## start COLLECTED DATA

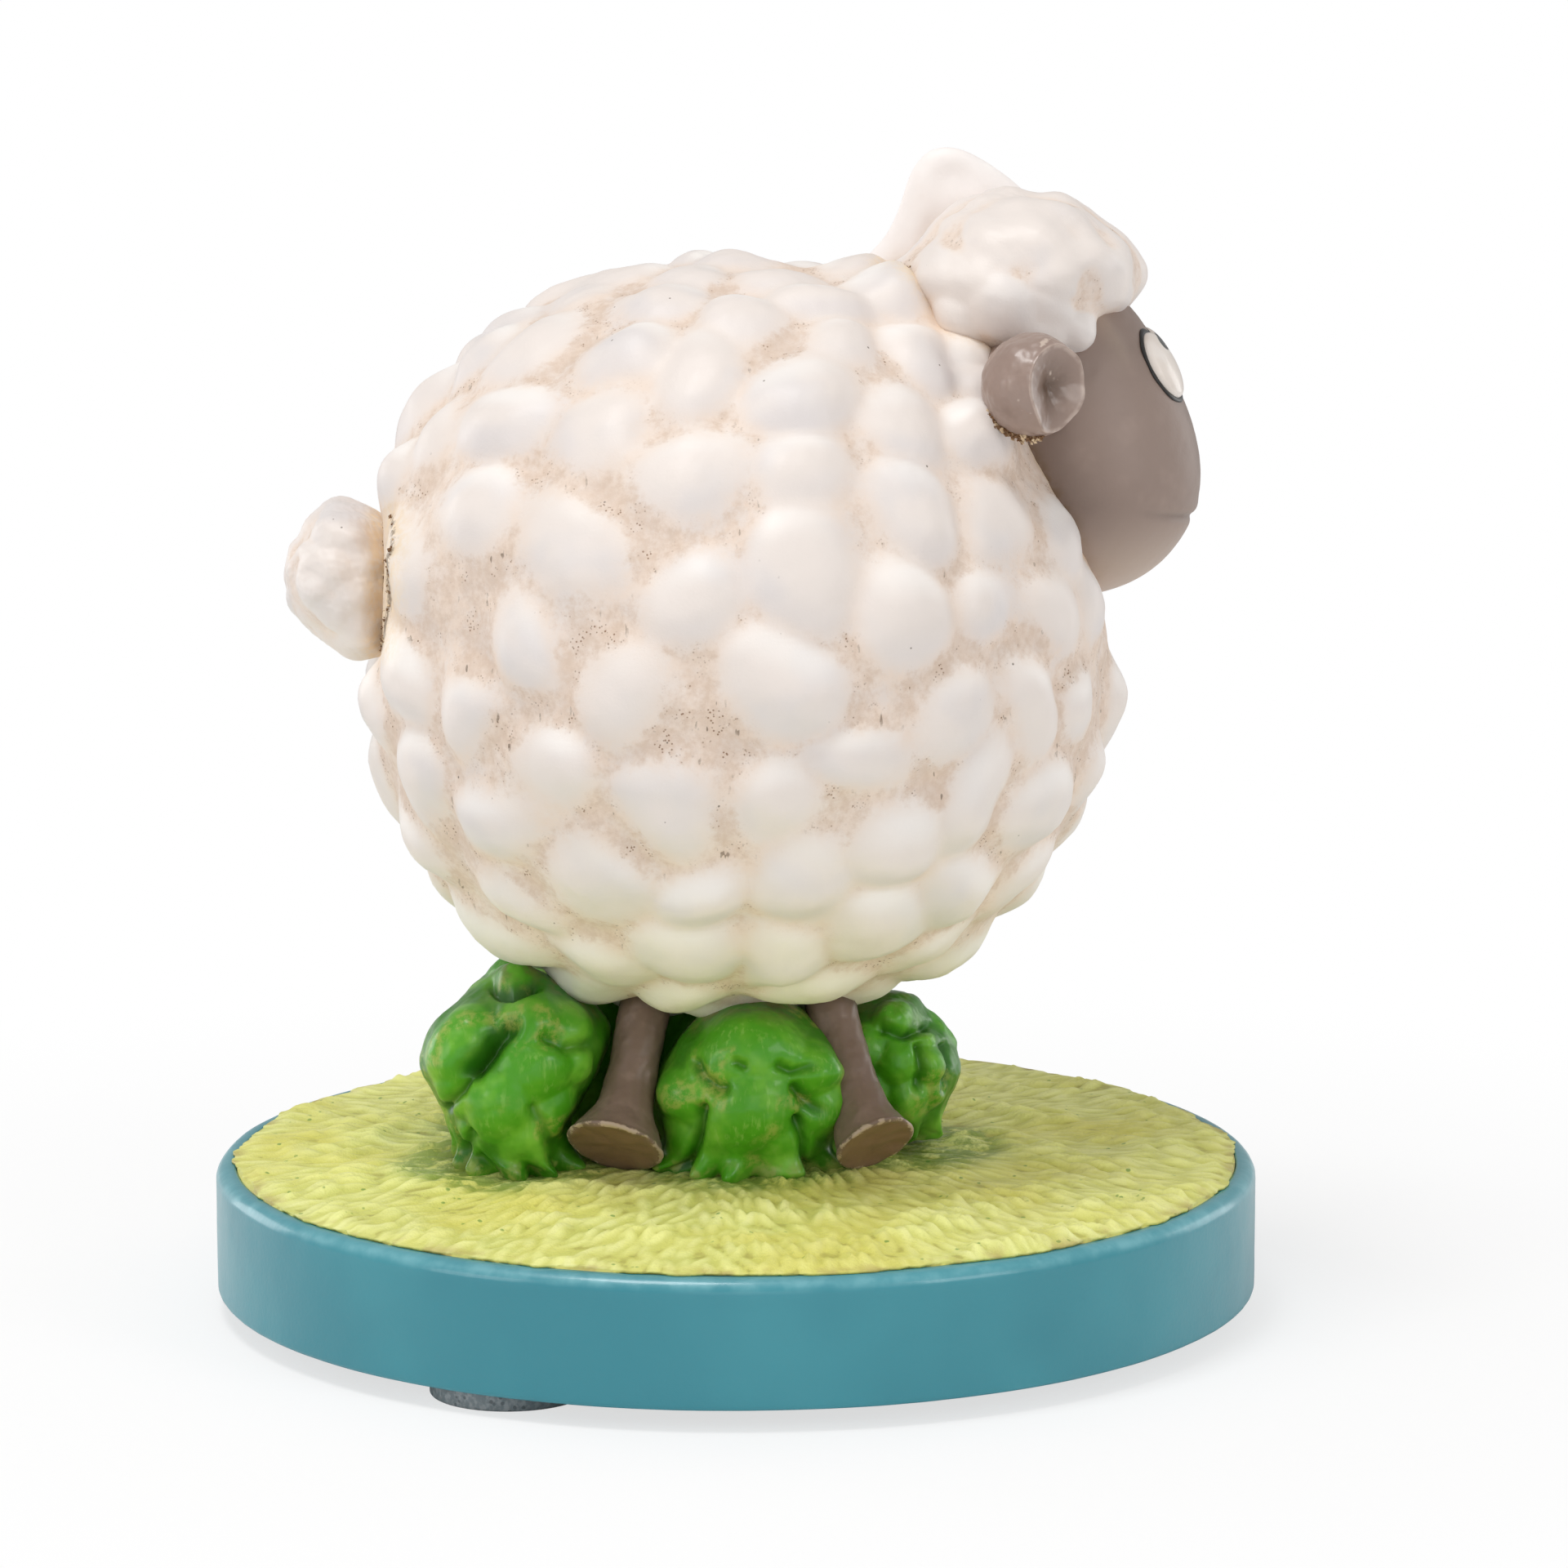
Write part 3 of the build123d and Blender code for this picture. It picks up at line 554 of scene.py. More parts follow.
def make_head():
    """Egg profile carried round the leaning axis, plus bells for the mouth crease, lip and brows, and faint waves."""
    lower = np.linspace(-90, 0, 75)[1:]
    middle = np.linspace(0, math.degrees(CHEEK_TURN), 80)[1:]
    upper = np.linspace(math.degrees(CHEEK_TURN), 90, 38)[1:-1]
    arcs = [(0.0, HEAD_RADIUS, HEAD_RADIUS, lower), (-CHEEK_INSET, HEAD_RADIUS, CHEEK_RADIUS, middle),
            (0.0, CROWN_UP, CROWN_RADIUS, upper)]
    out = np.concatenate([c + r * np.cos(np.radians(t)) for c, u, r, t in arcs])[:, None]
    up = np.concatenate([u + r * np.sin(np.radians(t)) for c, u, r, t in arcs])[:, None]
    slope = np.concatenate([np.radians(t) for c, u, r, t in arcs])[:, None]
    turn = around(240)[None]
    round_ways = np.cos(turn)[..., None] * HEAD_FRONT - np.sin(turn)[..., None] * LEFTWARD
    outwards = np.cos(slope)[..., None] * round_ways + np.sin(slope)[..., None] * HEAD_UP
    plain = CHIN + out[..., None] * round_ways + up[..., None] * HEAD_UP
    side = (np.degrees(turn) + 180) % 360 - 180
    front = step(75, 30, np.abs(side))
    mouth = bell(up - (MOUTH_UP + MOUTH_BEND * side**2), 0.36) * front
    lip = bell(up - (LIP_UP + MOUTH_BEND * side**2), 0.6) * front
    brow = bell(np.abs(side) - BROW_TURN, 7.0) * step(20, 24, up)
    lump = -MOUTH_DEPTH * mouth + LIP_RISE * lip + BROW_RISE * brow
    lump = lump + 0.06 * waves(plain, 9.0, 31) + 0.006 * waves(plain, 1.6, 32)
    rings = plain + lump[..., None] * outwards
    marks = {
        "mouth": mouth,
        "collar": touch(fleece_form.gap(rings), 0.7),
        "shade": touch(fleece_form.gap(rings), 5.0),
        "brow": brow,
    }
    return skin("face_casting", rings, CHIN, CHIN + HEAD_UP * (CROWN_UP + CROWN_RADIUS), marks)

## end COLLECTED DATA

**SHORT PROBLEM:** Reproduce every line above without error.

**OUTPUT:**
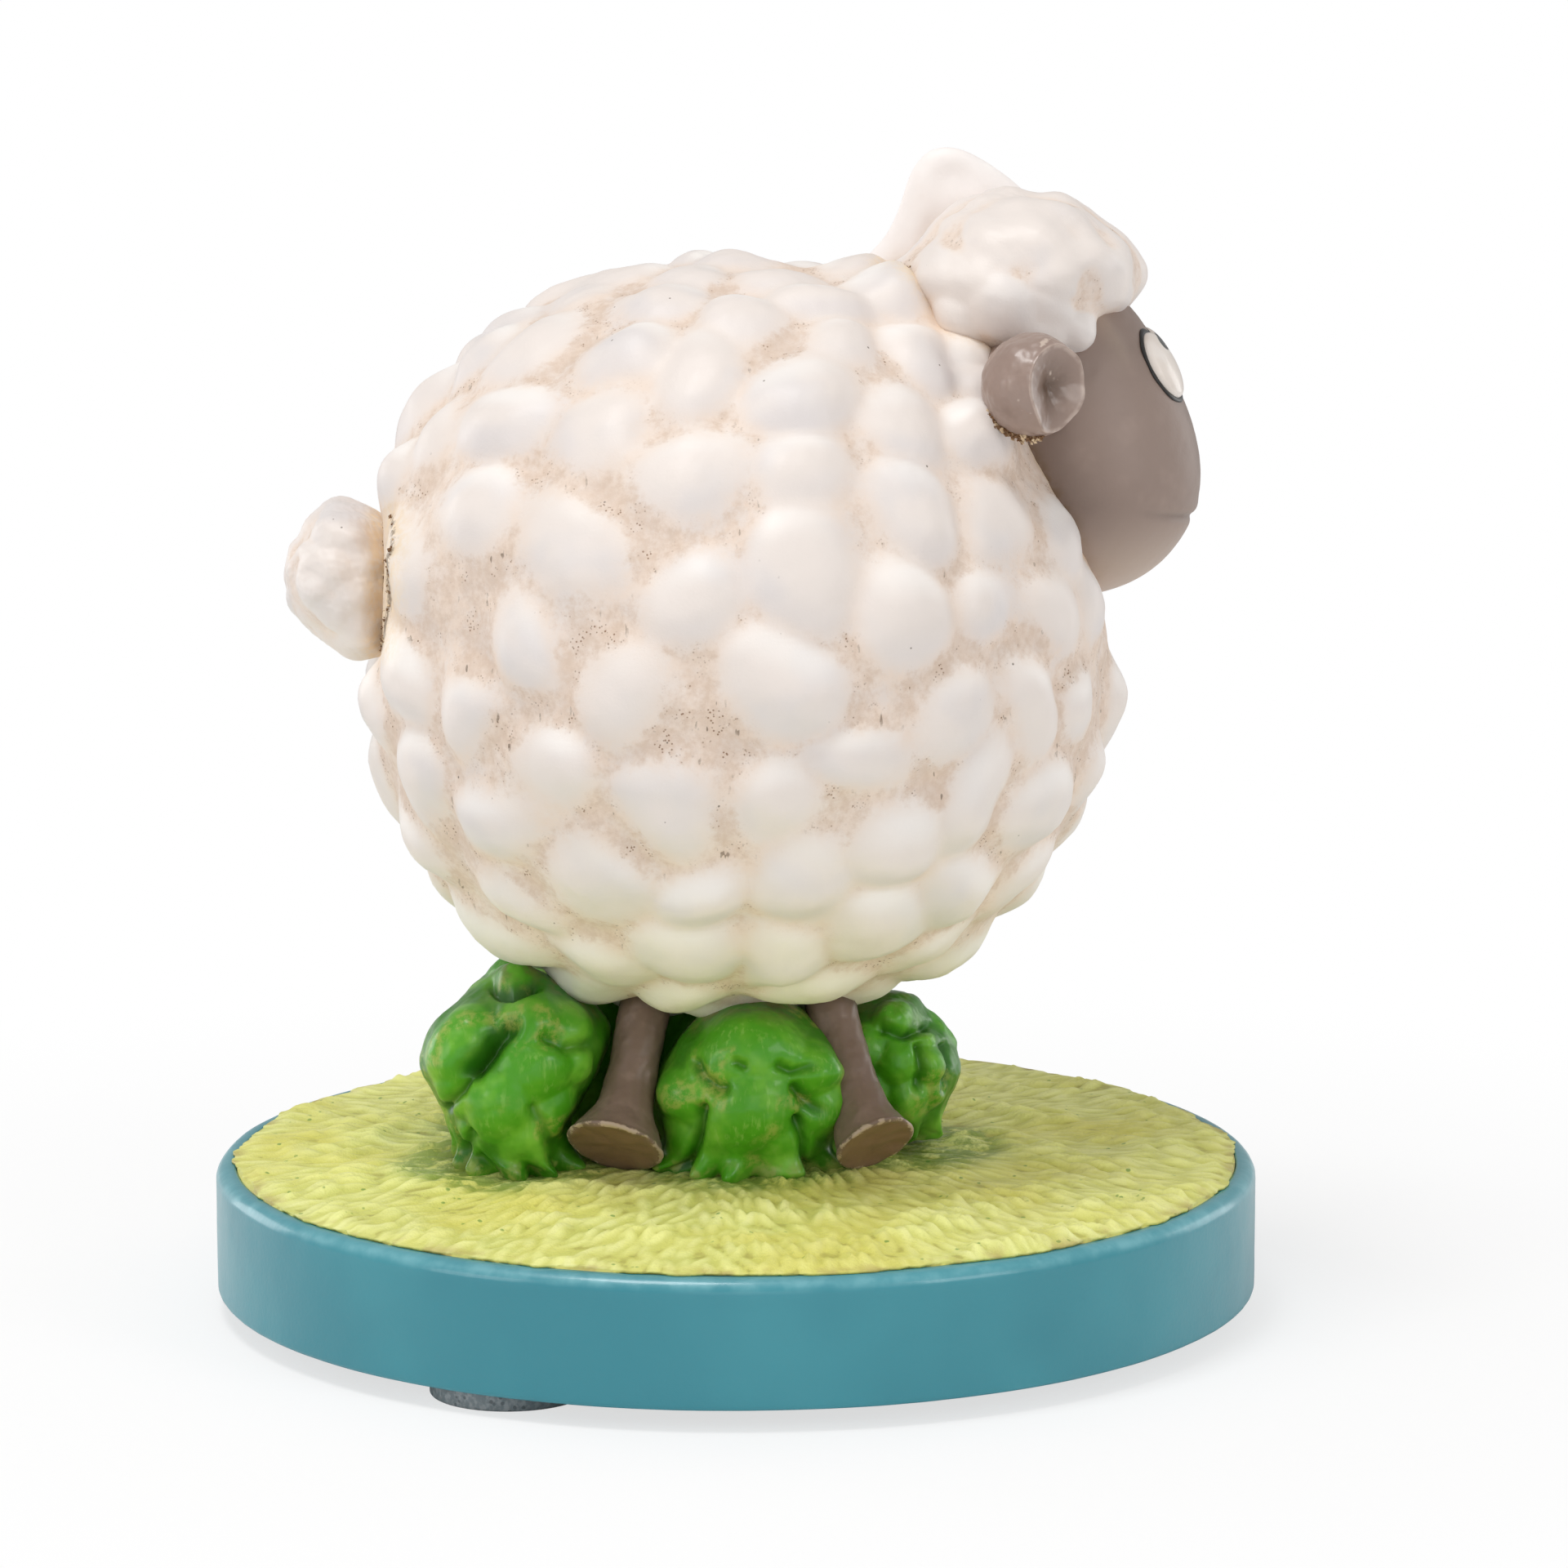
Write part 3 of the build123d and Blender code for this picture. It picks up at line 554 of scene.py. More parts follow.
def make_head():
    """Egg profile carried round the leaning axis, plus bells for the mouth crease, lip and brows, and faint waves."""
    lower = np.linspace(-90, 0, 75)[1:]
    middle = np.linspace(0, math.degrees(CHEEK_TURN), 80)[1:]
    upper = np.linspace(math.degrees(CHEEK_TURN), 90, 38)[1:-1]
    arcs = [(0.0, HEAD_RADIUS, HEAD_RADIUS, lower), (-CHEEK_INSET, HEAD_RADIUS, CHEEK_RADIUS, middle),
            (0.0, CROWN_UP, CROWN_RADIUS, upper)]
    out = np.concatenate([c + r * np.cos(np.radians(t)) for c, u, r, t in arcs])[:, None]
    up = np.concatenate([u + r * np.sin(np.radians(t)) for c, u, r, t in arcs])[:, None]
    slope = np.concatenate([np.radians(t) for c, u, r, t in arcs])[:, None]
    turn = around(240)[None]
    round_ways = np.cos(turn)[..., None] * HEAD_FRONT - np.sin(turn)[..., None] * LEFTWARD
    outwards = np.cos(slope)[..., None] * round_ways + np.sin(slope)[..., None] * HEAD_UP
    plain = CHIN + out[..., None] * round_ways + up[..., None] * HEAD_UP
    side = (np.degrees(turn) + 180) % 360 - 180
    front = step(75, 30, np.abs(side))
    mouth = bell(up - (MOUTH_UP + MOUTH_BEND * side**2), 0.36) * front
    lip = bell(up - (LIP_UP + MOUTH_BEND * side**2), 0.6) * front
    brow = bell(np.abs(side) - BROW_TURN, 7.0) * step(20, 24, up)
    lump = -MOUTH_DEPTH * mouth + LIP_RISE * lip + BROW_RISE * brow
    lump = lump + 0.06 * waves(plain, 9.0, 31) + 0.006 * waves(plain, 1.6, 32)
    rings = plain + lump[..., None] * outwards
    marks = {
        "mouth": mouth,
        "collar": touch(fleece_form.gap(rings), 0.7),
        "shade": touch(fleece_form.gap(rings), 5.0),
        "brow": brow,
    }
    return skin("face_casting", rings, CHIN, CHIN + HEAD_UP * (CROWN_UP + CROWN_RADIUS), marks)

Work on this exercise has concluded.